This will no doubt be conceded. The Acts of this character are more perfectly developed, and the fact that it is the system in England would, through a better understanding of our law, promote a greater degree of confidence on the part of the English investor.

Furthermore it is the appropriate method of retaining any desired degree of control where the question of ultra vires arises. The "natural person" company is not so controllable.

(3) "That there should be registration in every jurisdiction where there is 'residence,' the right to registration being acknowledged, except in the case of such legislation as prohibition Acts.""

Registration at a nominal fee should be compulsory in every province where the company carried on business, so that service ex juris would not be necessary. Annual and other returns would be filed in every such province.

(4) "That powers should be everywhere controlled by the principle of the ultra vires doctrine-modified if thought fit."

The draft of the Committee of the Commissioners as reported in the proceedings of the Canadian Bar Association for 1922, at page 382, is as follows:

"15B. Any contract made by a company shall, as between the contracting parties and all parties claiming any right thereunder, be binding upon the parties thereto, notwithstanding that such contract was beyond the powers of the company, and in any action brought in any court of this province, upon or in respect of any such contract, no person shall plead that the contract was beyond the powers of the company."

I should prefer the recognition of the ultra vires principle fully for it is a necessary safeguard to investing capital, but if the modification is to be allowed I should have preferred to say that the powers of a company shall be limited to those stated in the memorandum or necessarily incidental thereto, provided that unless it shall be proved by or on behalf of the company that any one contracting with the company in respect of an object beyond its powers was aware of the limitation, the company would be bound as if it had the power. The provisions suggested by the committee for restraining and penalizing the directors in respect of ultra vires transactions are a necessary and desirable corollary.

(5) "That fees should be moderate and uniform and regulations, disclosure, returns and general company law identical, except in genuine special cases."

I think a greater revenue can be secured by getting a substan

tial lump sum for registration than under an annual licence, having regard to the number of companies that never become going concerns or drop off in early youth. The former method is not considered burdensome in British Columbia, and it is more equitable to grade the fees to the capital.

The words "uniform" and "identical" are superfluous if there be but one Act. Special cases would be dealt with by special Acts of parliament. Provincial inspection of trust and loan companies would still be practicable, or if the right be not clear, it could be protected in the amending Act.

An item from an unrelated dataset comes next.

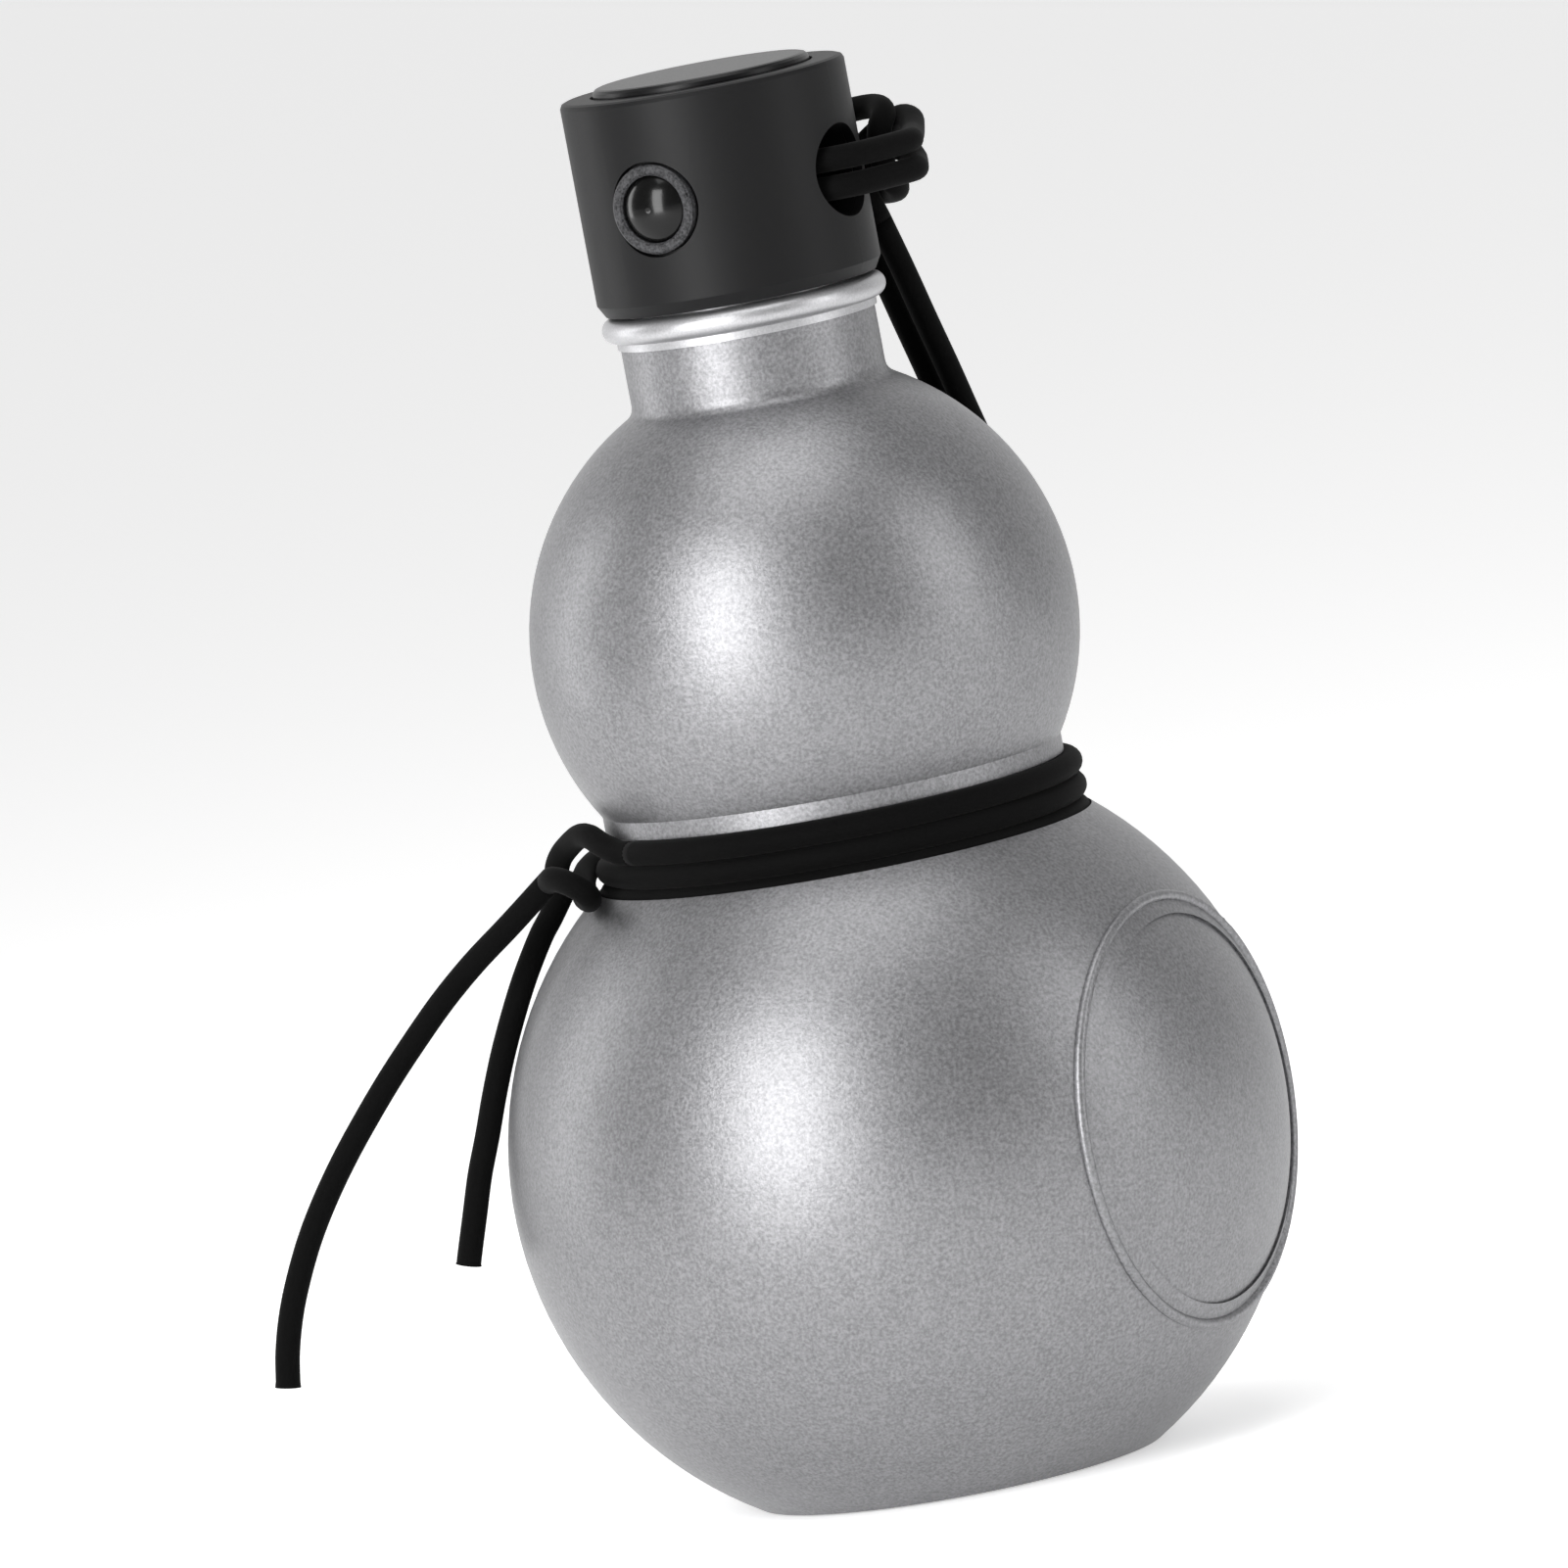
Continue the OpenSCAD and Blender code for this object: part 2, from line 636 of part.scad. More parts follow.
// The point next to a route's first or last one, which the neighbouring stretch leans to
knot_over_curve = smooth_route(knot_over, 2);
knot_under_curve = smooth_route(knot_under, 2);
loop_curve = smooth_route(loop_route, 2);
function second(p) = [p[1]];
function last_but_one(p) = [p[len(p) - 2]];
cord_colour = [0.05, 0.05, 0.05];

module waist_winding() {
  color(cord_colour) stretch(last_but_one(leg_b_lower), winding_route, [], winding_d, 6);
}
module waist_return() {
  color(cord_colour)
    stretch(last_but_one(leg_a_lower), return_route, second(knot_over_curve), winding_d, 6);
}
module waist_knot() {
  color(cord_colour) {
    stretch(last_but_one(return_route), knot_over_curve, second(tail_short_route), cord_d, 8);
    stretch([], knot_under_curve, second(tail_long_route), cord_d, 8);
  }
}
module leash_lower() {
  color(cord_colour) {
    stretch(last_but_one(leg_a_upper), leg_a_lower, second(return_route), cord_d, 8);
    stretch(last_but_one(leg_b_upper), leg_b_lower, second(winding_route), cord_d, 8);
  }
}
module leash_upper() {
  color(cord_colour) {
    stretch(second(loop_curve), leg_a_upper, second(leg_a_lower), cord_d, 8);
    stretch(last_but_one(loop_curve), leg_b_upper, second(leg_b_lower), cord_d, 8);
  }
}
module cap_loop() {
  color(cord_colour) stretch(second(leg_a_upper), loop_curve, second(leg_b_upper), cord_d, 8);
}
module tail_long() {
  color(cord_colour) stretch(last_but_one(knot_under_curve), tail_long_route, [], cord_d, 8);
}
module tail_short() {
  color(cord_colour) stretch(last_but_one(knot_over_curve), tail_short_route, [], cord_d, 8);
}

// Least gap between a wound tube and itself, measured between points more than a turn's part apart
function least_gap(p, d, skip) = min([
  for (i = [0:len(p) - 1 - skip])
    for (j = [i + skip:len(p) - 1])
      norm(p[i] - p[j]) - d
]);
union() {
  echo(winding_gap = least_gap(winding_route, winding_d, 10));
  echo(loop_gap = least_gap(loop_curve, cord_d, 7));
}

lower_ball();
upper_ball();
neck_ring();
cap_shell();
cap_liner();
sealing_gasket();
cap_top_disc();
lock_block();
lock_plunger();
button_ring();
button_dome();
lock_spring();
waist_winding();
waist_return();
waist_knot();
leash_lower();
leash_upper();
cap_loop();
tail_long();
tail_short();
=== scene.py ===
"""Gourd water bottle: the finish of its metal and plastic, its cord and its lock's spring."""
import math

import bmesh
import bpy
from mathutils import Matrix, Vector


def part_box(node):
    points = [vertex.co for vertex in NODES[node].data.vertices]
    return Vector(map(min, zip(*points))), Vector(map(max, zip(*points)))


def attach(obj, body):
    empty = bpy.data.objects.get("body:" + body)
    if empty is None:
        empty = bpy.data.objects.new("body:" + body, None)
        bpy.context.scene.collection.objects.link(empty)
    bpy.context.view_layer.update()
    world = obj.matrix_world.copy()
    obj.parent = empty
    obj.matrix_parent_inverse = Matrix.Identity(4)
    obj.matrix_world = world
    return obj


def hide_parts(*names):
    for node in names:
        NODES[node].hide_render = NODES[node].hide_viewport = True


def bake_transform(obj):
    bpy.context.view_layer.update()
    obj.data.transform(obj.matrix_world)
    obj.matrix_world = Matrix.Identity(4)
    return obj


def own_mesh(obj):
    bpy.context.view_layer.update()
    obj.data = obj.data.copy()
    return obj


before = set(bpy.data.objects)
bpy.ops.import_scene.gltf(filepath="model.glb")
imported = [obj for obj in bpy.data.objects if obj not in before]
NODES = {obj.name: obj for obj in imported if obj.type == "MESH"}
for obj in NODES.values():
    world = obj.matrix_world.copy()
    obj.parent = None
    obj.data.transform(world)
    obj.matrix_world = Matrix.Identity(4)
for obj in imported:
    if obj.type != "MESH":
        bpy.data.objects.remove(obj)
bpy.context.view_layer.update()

bl_info = {
    "name": "Gourd water bottle",
    "version": (1, 0, 0),
    "blender": (4, 5, 0),
    "location": "View3D > Sidebar > Gourd bottle",
    "description": "Dresses the gourd water bottle: blasted metal, black cap and wound cord",
    "category": "Add Mesh",
}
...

(6) "That Dominion exclusive' powers should continue and provincial exclusive' powers be admitted-the sham Dominion company would be a thing of the past."

If there be but one act the perplexities created by conflicting jurisdictions would be ended. Under any other system they would continue. Probably a new series of appeals to the Privy Council would ensue.

(7) "That foreign companies be registered only in the provinces where they carry on business."

Under the one Act plan, in addition to registering as they do now, they should be required to notify the provincial registrars of the location of their registered office or place of business for service and other purposes as in the case of Canadian companies. Many such companies would prefer incorporating subsidiary companies under the Canadian Act.

(8) "That classes of business which assume national dimensions and importance, such as the grain trade and insurance, be allowed as proper subjects for Federal supervision and legislationthis suggestion however with considerable reservation."

This would appear to be outside the subject in hand. Such legislation would not be company law, but to such extent as it might te, then the one Dominion Act would meet the condition.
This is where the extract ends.